3.1 Investment Funds. . . . .

If, and to the extent specifically authorized by the Plans and directed by the Investment Committee, the Trustee shall establish one or more Investment Funds all of the assets of which shall be invested in securities which constitute "qualifying employer securities" or "qualifying employer real property" within the meaning of Section 407 of ERISA. . . . .


4.1 Investment Powers of the Trustee. The Trustee shall have and exercise the following powers and authority (i) over Investment Accounts where it has express investment management discretion as provided in Section 3.4 or (ii) upon direction of the Investment Managers of an Investment Account or (iii) upon direction of the Investment Committee: . . .

(b) To acquire and hold qualifying employer securities and qualifying employer real property, as such investments are defined in Section 4078(d) of ERISA.

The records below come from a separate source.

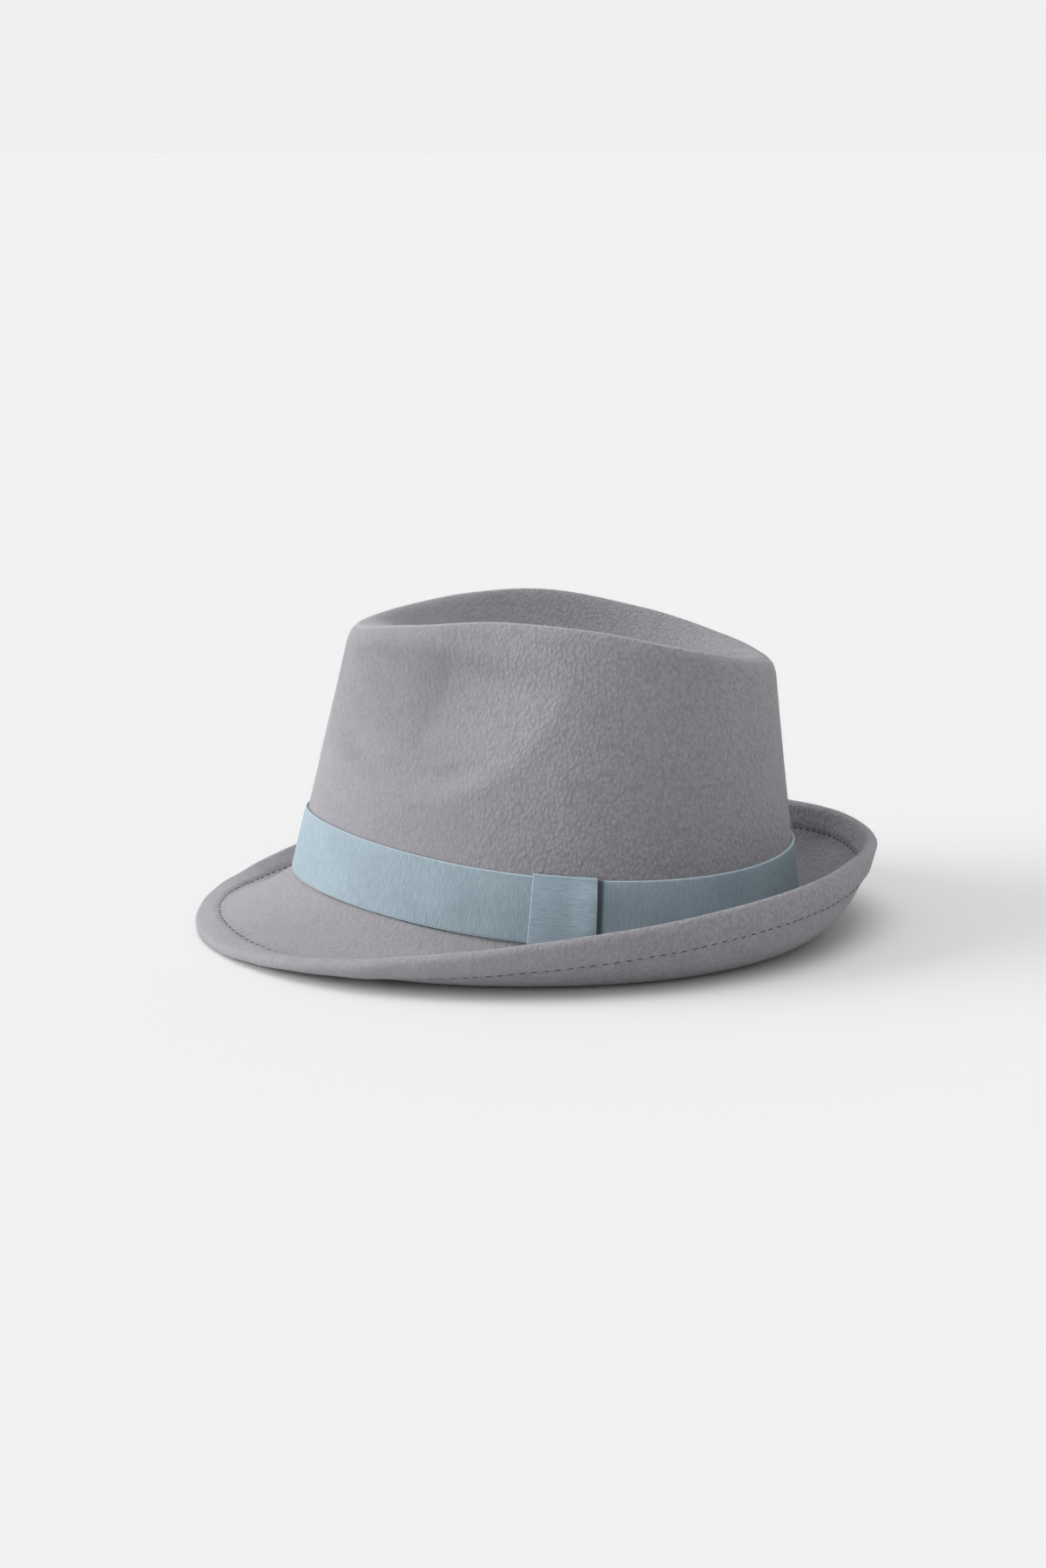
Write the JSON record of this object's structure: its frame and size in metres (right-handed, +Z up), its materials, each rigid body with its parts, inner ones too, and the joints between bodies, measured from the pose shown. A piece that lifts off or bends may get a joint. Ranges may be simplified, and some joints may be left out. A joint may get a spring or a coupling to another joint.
{
  "type": "trilby hat",
  "caption": "Grey felt trilby with a creased, front-pinched crown, a pale blue ribbon band with an upright folded keeper, and a short brim turned down in front and up behind.",
  "frame": {"origin": "middle of the hat's outline seen from above, on the plane it rests on", "axes": "+Z up, -Y the front of the hat, +X the wearer's left, where the ribbon's keeper is"},
  "size_m": [0.246, 0.269, 0.1248],
  "materials": {
    "felt": "mid grey blocked felt with a short mottled nap",
    "ribbon": "pale grey blue ribbed ribbon, matt with a slight sheen",
    "keeper_ribbon": "the same ribbon turned so that its ribs lie level"
  },
  "bodies": {
    "root": {"felt_body": "felt", "ribbon_band": "ribbon", "ribbon_keeper": "keeper_ribbon"}
  },
  "joints": []
}
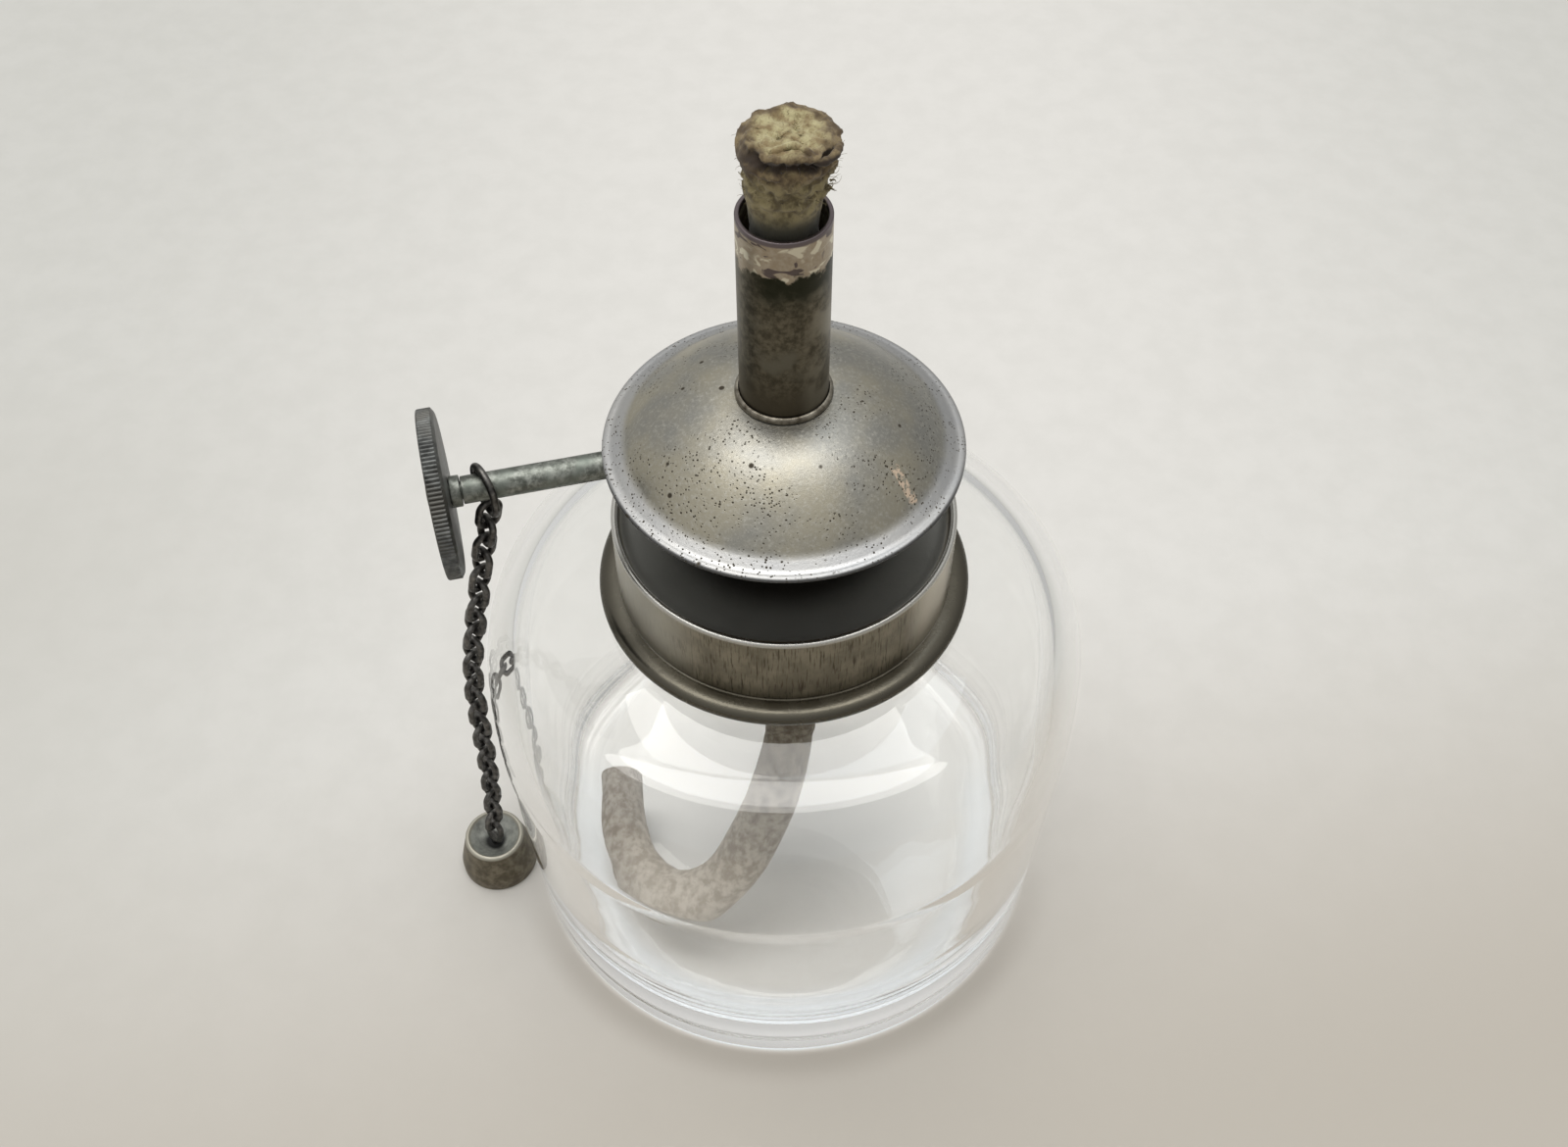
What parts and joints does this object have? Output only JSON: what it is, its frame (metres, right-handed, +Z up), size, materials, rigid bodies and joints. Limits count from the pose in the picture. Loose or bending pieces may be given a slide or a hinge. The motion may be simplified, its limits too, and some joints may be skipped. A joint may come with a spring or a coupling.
{
  "type": "alcohol burner",
  "caption": "Laboratory spirit lamp: round glass bottle, screw-on metal head with drip dish, wick tube and wick-raising thumb wheel, and a snuffer cap on a chain.",
  "frame": {"origin": "centre of the bottle's flat base, on the surface that it stands on", "axes": "+Z up along the bottle and the wick tube, thumb wheel and chain towards -X"},
  "size_m": [0.0853, 0.076, 0.1225],
  "materials": {
    "glass": "clear moulded soda glass",
    "washer_cork": "pressed cork",
    "collar_plate": "tarnished nickel plate with fine upright scratches",
    "dark_brass": "darkened brass",
    "nickel_plate": "aged satin nickel plate, pitted",
    "tube_bronze": "heat-browned tube with a bare band at its top",
    "shaft_steel": "dull grey steel",
    "wheel_zinc": "dark zinc grey, knurled rim",
    "wick_cotton": "cotton cord, charred at its frayed head",
    "chain_gunmetal": "dark oxidised wire",
    "snuffer_metal": "dark bronze-grey, worn rim"
  },
  "bodies": {
    "bottle": {"glass_bottle": "glass"},
    "seal": {"sealing_washer": "washer_cork"},
    "head": {"collar_shell": "collar_plate", "thread_sleeve": "dark_brass", "tube_flange": "dark_brass", "burner_barrel": "dark_brass", "drip_dish": "nickel_plate", "wick_tube": "tube_bronze", "tube_ferrule": "nickel_plate", "shaft_bush_outer": "shaft_steel", "shaft_bush_inner": "shaft_steel"},
    "knob": {"feed_shaft": "shaft_steel", "feed_wheel_outer": "shaft_steel", "feed_wheel_inner": "shaft_steel", "knob_hub": "shaft_steel", "thumb_wheel": "wheel_zinc", "knob_rivet": "shaft_steel"},
    "wick": {"wick": "wick_cotton", "wick_tail": "wick_cotton"},
    "chain_upper": {"chain_hook": "chain_gunmetal", "chain_link_01": "chain_gunmetal", "chain_link_02": "chain_gunmetal", "chain_link_03": "chain_gunmetal", "chain_link_04": "chain_gunmetal", "chain_link_05": "chain_gunmetal", "chain_link_06": "chain_gunmetal", "chain_link_07": "chain_gunmetal", "chain_link_08": "chain_gunmetal", "chain_link_09": "chain_gunmetal", "chain_link_10": "chain_gunmetal", "chain_link_11": "chain_gunmetal"},
    "chain_middle": {"chain_link_12": "chain_gunmetal"},
    "chain_lower": {"chain_link_13": "chain_gunmetal", "chain_link_14": "chain_gunmetal", "chain_link_15": "chain_gunmetal", "chain_link_16": "chain_gunmetal", "chain_link_17": "chain_gunmetal", "chain_link_18": "chain_gunmetal", "chain_link_19": "chain_gunmetal", "chain_link_20": "chain_gunmetal", "chain_link_21": "chain_gunmetal", "chain_link_22": "chain_gunmetal", "chain_link_23": "chain_gunmetal", "chain_link_24": "chain_gunmetal", "chain_link_25": "chain_gunmetal", "chain_link_26": "chain_gunmetal"},
    "snuffer": {"snuffer_cap": "snuffer_metal", "snuffer_eye": "snuffer_metal"}
  },
  "joints": [
    {"name": "collar_rise", "type": "slide", "parent": "bottle", "child": "seal", "axis": [0, 0, 1], "range_m": [0, 0.00635]},
    {"name": "collar_turn", "type": "hinge", "parent": "seal", "child": "head", "pos_m": [0, 0, 0.065], "axis": [0, 0, 1], "range_deg": [0, 540]},
    {"name": "knob_turn", "type": "hinge", "parent": "head", "child": "knob", "pos_m": [-0.00068, 0.00277, 0.0802], "axis": [-0.9715, -0.2368, 0], "range_deg": [-72, 340]},
    {"name": "wick_rise", "type": "slide", "parent": "head", "child": "wick", "axis": [0, 0, 1], "range_m": [-0.00207, 0.00979]},
    {"name": "chain_swing", "type": "hinge", "parent": "head", "child": "chain_upper", "pos_m": [-0.03262, -0.00502, 0.0802], "axis": [-0.9715, -0.2368, 0], "range_deg": [-60, 60]},
    {"name": "chain_bend_back", "type": "hinge", "parent": "chain_upper", "child": "chain_middle", "pos_m": [-0.03881, -0.00636, 0.04725], "axis": [0.576, 0.8108, -0.1038], "range_deg": [0, 70]},
    {"name": "chain_bend_front", "type": "hinge", "parent": "chain_middle", "child": "chain_lower", "pos_m": [-0.0391, -0.0064, 0.04454], "axis": [-0.8077, 0.5843, 0.0791], "range_deg": [0, 70]},
    {"name": "snuffer_tilt", "type": "hinge", "parent": "chain_lower", "child": "snuffer", "pos_m": [-0.04194, -0.00687, 0.0065], "axis": [-0.8072, 0.5843, 0.0835], "range_deg": [0, 35]}
  ],
  "couplings": [
    {"joint": "collar_turn", "follows": "collar_rise", "rad_per_m": 1484.3},
    {"joint": "knob_turn", "follows": "wick_rise", "rad_per_m": 606.06}
  ]
}
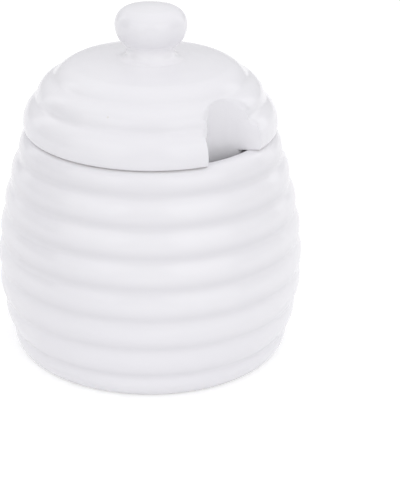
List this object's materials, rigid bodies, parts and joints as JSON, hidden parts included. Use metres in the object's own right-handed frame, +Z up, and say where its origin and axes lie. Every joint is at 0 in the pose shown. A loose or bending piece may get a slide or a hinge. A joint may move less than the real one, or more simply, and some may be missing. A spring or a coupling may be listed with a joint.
{
  "type": "honey pot",
  "caption": "Ringed beehive honey pot of white glazed stoneware, with a knobbed dome lid that has a notch for a spoon.",
  "frame": {"origin": "centre of the foot, on the surface the pot stands on", "axes": "+Z up through the knob, +X towards the notch in the lid's side"},
  "size_m": [0.1018, 0.1018, 0.1161],
  "materials": {
    "white_glaze": "gloss"
  },
  "bodies": {
    "root": {"pot": "white_glaze", "lid": "white_glaze"}
  },
  "joints": []
}
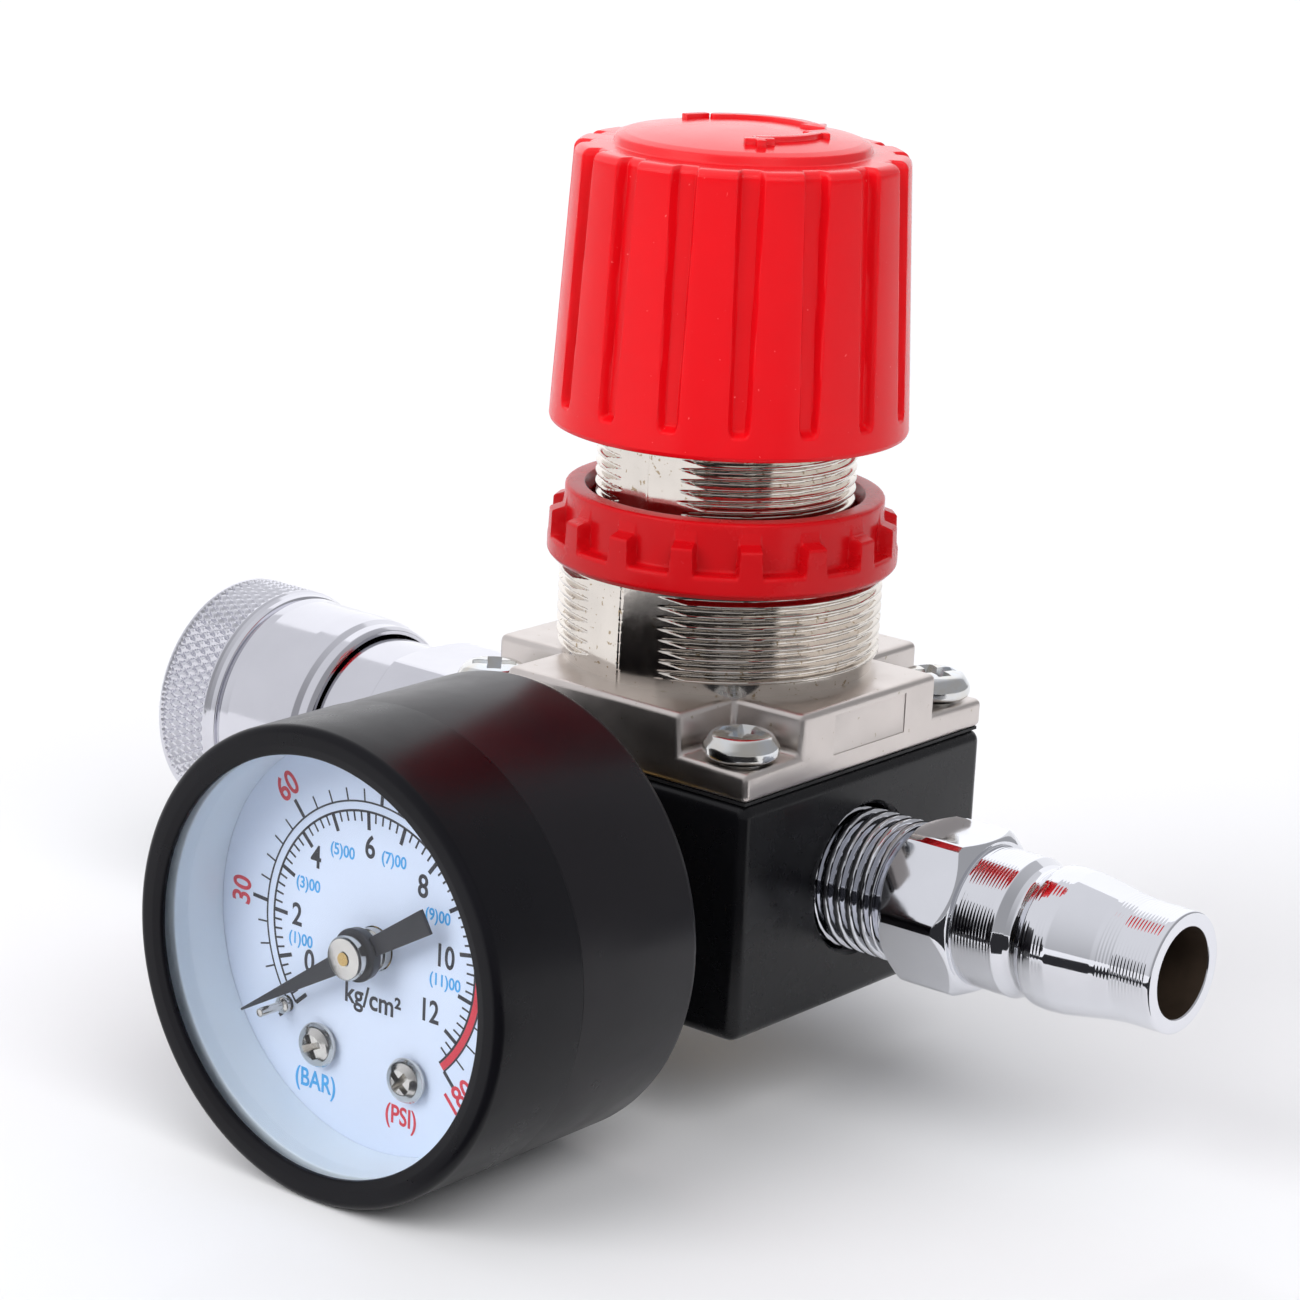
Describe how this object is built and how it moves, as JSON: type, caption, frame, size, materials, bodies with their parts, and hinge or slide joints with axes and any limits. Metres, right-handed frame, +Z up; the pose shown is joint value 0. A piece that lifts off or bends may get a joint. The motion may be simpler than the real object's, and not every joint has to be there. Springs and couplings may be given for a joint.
{
  "type": "air line pressure regulator",
  "caption": "Square-bodied line pressure regulator with a fluted adjusting knob, a dial gauge, a quick-connect inlet plug and a quick coupler on the outlet.",
  "frame": {"origin": "centre of the body block's bottom face, on the adjusting knob's axis", "axes": "+Z up along the knob's axis, +X out of the inlet plug, -Y out of the gauge's dial"},
  "size_m": [0.115, 0.0714, 0.0881],
  "materials": {
    "black_paint": "semi-gloss black paint on die-cast zinc",
    "nickel": "bright nickel plate",
    "chrome": "bright chrome plate on turned steel",
    "red_plastic": "moulded red ABS, satin gloss",
    "zinc_plate": "bluish zinc plate",
    "black_steel": "satin black enamel",
    "dial_white": "white printed dial",
    "white_plastic": "white moulded ring",
    "window": "clear window",
    "brass": "plain brass",
    "steel": "bright steel",
    "rubber": "nitrile rubber",
    "needle": "matt black paint"
  },
  "bodies": {
    "root": {"valve_body": "black_paint", "bonnet": "nickel", "bonnet_screw_1": "zinc_plate", "bonnet_screw_2": "zinc_plate", "bonnet_screw_3": "zinc_plate", "bonnet_screw_4": "zinc_plate", "main_spring": "steel", "diaphragm": "rubber", "valve_spring": "steel", "bottom_plug": "brass", "bottom_plug_seal": "rubber", "rear_port_plug": "zinc_plate", "male_plug": "chrome", "coupler_adapter": "chrome", "coupler_barrel": "steel", "sleeve_spring": "steel", "retaining_ring": "steel", "coupler_seal": "rubber", "coupler_valve_spring": "steel", "gauge_case": "black_steel", "gauge_bezel": "black_steel", "gauge_window": "window", "dial_ring": "white_plastic", "gauge_dial": "dial_white", "dial_screw_left": "steel", "dial_screw_right": "steel", "pointer_stop_pin": "steel", "movement_front_plate": "brass", "movement_back_plate": "brass", "movement_pillar_1": "brass", "movement_pillar_2": "brass", "movement_pillar_3": "brass", "hairspring": "brass", "bourdon_tube": "brass", "gauge_socket": "brass"},
    "spring_button": {"spring_button": "brass"},
    "knob": {"adjusting_knob": "red_plastic"},
    "lock_ring": {"lock_ring": "red_plastic"},
    "diaphragm_hub": {"diaphragm_plate": "brass", "diaphragm_nut": "brass"},
    "valve": {"valve_stem": "brass", "valve_seal": "rubber"},
    "sector": {"sector_gear": "brass"},
    "pointer": {"gauge_pointer": "needle", "pointer_cap": "steel", "pinion_arbor": "brass"},
    "link": {"movement_link": "brass"},
    "sleeve": {"coupler_sleeve": "chrome"},
    "coupler_valve": {"coupler_valve": "brass"},
    "ball_1": {"locking_ball_1": "steel"},
    "ball_2": {"locking_ball_2": "steel"},
    "ball_3": {"locking_ball_3": "steel"},
    "ball_4": {"locking_ball_4": "steel"}
  },
  "joints": [
    {"name": "knob_travel", "type": "slide", "parent": "root", "child": "spring_button", "axis": [0, 0, 1], "range_m": [-0.005, 0.001], "deforming": ["main_spring"]},
    {"name": "knob_turn", "type": "hinge", "parent": "spring_button", "child": "knob", "pos_m": [0, 0, 0.06], "axis": [0, 0, 1], "range_deg": [-1800.5, 360.5]},
    {"name": "lock_ring_turn", "type": "hinge", "parent": "root", "child": "lock_ring", "pos_m": [0, 0, 0.042], "axis": [0, 0, 1], "range_deg": [-180, 180]},
    {"name": "diaphragm_travel", "type": "slide", "parent": "root", "child": "diaphragm_hub", "axis": [0, 0, -1], "range_m": [0, 0.0012], "stiffness_N_per_m": 2000, "springref_m": -0.0005, "deforming": ["diaphragm"]},
    {"name": "valve_travel", "type": "slide", "parent": "root", "child": "valve", "axis": [0, 0, -1], "range_m": [0, 0.0012], "deforming": ["valve_spring"]},
    {"name": "sector_swing", "type": "hinge", "parent": "root", "child": "sector", "pos_m": [-0.00952, 0, 0.00525], "axis": [0, 1, 0], "range_deg": [-33.75, 0], "stiffness_Nm_per_rad": 0.1},
    {"name": "pointer_turn", "type": "hinge", "parent": "root", "child": "pointer", "pos_m": [0, 0, 0.01124], "axis": [0, 1, 0], "range_deg": [0, 270.01]},
    {"name": "link_pivot", "type": "hinge", "parent": "sector", "child": "link", "pos_m": [-0.0113, 0, 0.01013], "axis": [0, 1, 0], "range_deg": [0, 33.76]},
    {"name": "sleeve_slide", "type": "slide", "parent": "root", "child": "sleeve", "axis": [1, 0, 0], "range_m": [0, 0.0038], "stiffness_N_per_m": 900, "springref_m": -0.003, "deforming": ["sleeve_spring"]},
    {"name": "coupler_valve_travel", "type": "slide", "parent": "root", "child": "coupler_valve", "axis": [1, 0, 0], "range_m": [0, 0.003], "stiffness_N_per_m": 600, "springref_m": -0.002, "deforming": ["coupler_valve_spring"]},
    {"name": "ball_1_travel", "type": "slide", "parent": "root", "child": "ball_1", "axis": [0, 0, 1], "range_m": [0, 0.00077]},
    {"name": "ball_2_travel", "type": "slide", "parent": "root", "child": "ball_2", "axis": [0, -1, 0], "range_m": [0, 0.00077]},
    {"name": "ball_3_travel", "type": "slide", "parent": "root", "child": "ball_3", "axis": [0, 0, -1], "range_m": [0, 0.00077]},
    {"name": "ball_4_travel", "type": "slide", "parent": "root", "child": "ball_4", "axis": [0, 1, 0], "range_m": [0, 0.00077]}
  ],
  "couplings": [
    {"joint": "knob_turn", "follows": "knob_travel", "rad_per_m": 6283.2},
    {"joint": "valve_travel", "follows": "diaphragm_travel", "ratio": 1},
    {"joint": "pointer_turn", "follows": "sector_swing", "ratio": -8},
    {"joint": "link_pivot", "follows": "sector_swing", "ratio": -1},
    {"joint": "ball_1_travel", "follows": "sleeve_slide", "ratio": 0.2},
    {"joint": "ball_2_travel", "follows": "sleeve_slide", "ratio": 0.2},
    {"joint": "ball_3_travel", "follows": "sleeve_slide", "ratio": 0.2},
    {"joint": "ball_4_travel", "follows": "sleeve_slide", "ratio": 0.2}
  ]
}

1997 Trust Agmt. The defendants argue that this language "explicitly provide[s] for acquisition and holding" of employer securities. This argument is erroneous. Although sections 3.1 and 4.1 appear to conflict over precisely what conditions precedent must be met before the fund can acquire and hold employer securities, both sections contain a condition precedent, and the defendants point to no evidence at this stage that the conditions precedent have been satisfied. Section 3.1 requires specific authorization by the Plans and direction by the Investment Committee. Section 4.1 requires either (i) authorization from Section 3.4 of the trust agreement, (ii) direction of the Investment Managers of an Investment Account, or (iii) direction of the Investment Committee. Because the court cannot presently conclude that these conditions precedent were satisfied, Rogers has stated a claim that the fund violated the ten-percent rule. See 29 U.S.C. § 1107(a)(2) (ten percent rule); § 1109 (providing fiduciary liability for violations of subchapter).

The defendants' motion for judgment on the pleadings on the ten percent claim is denied.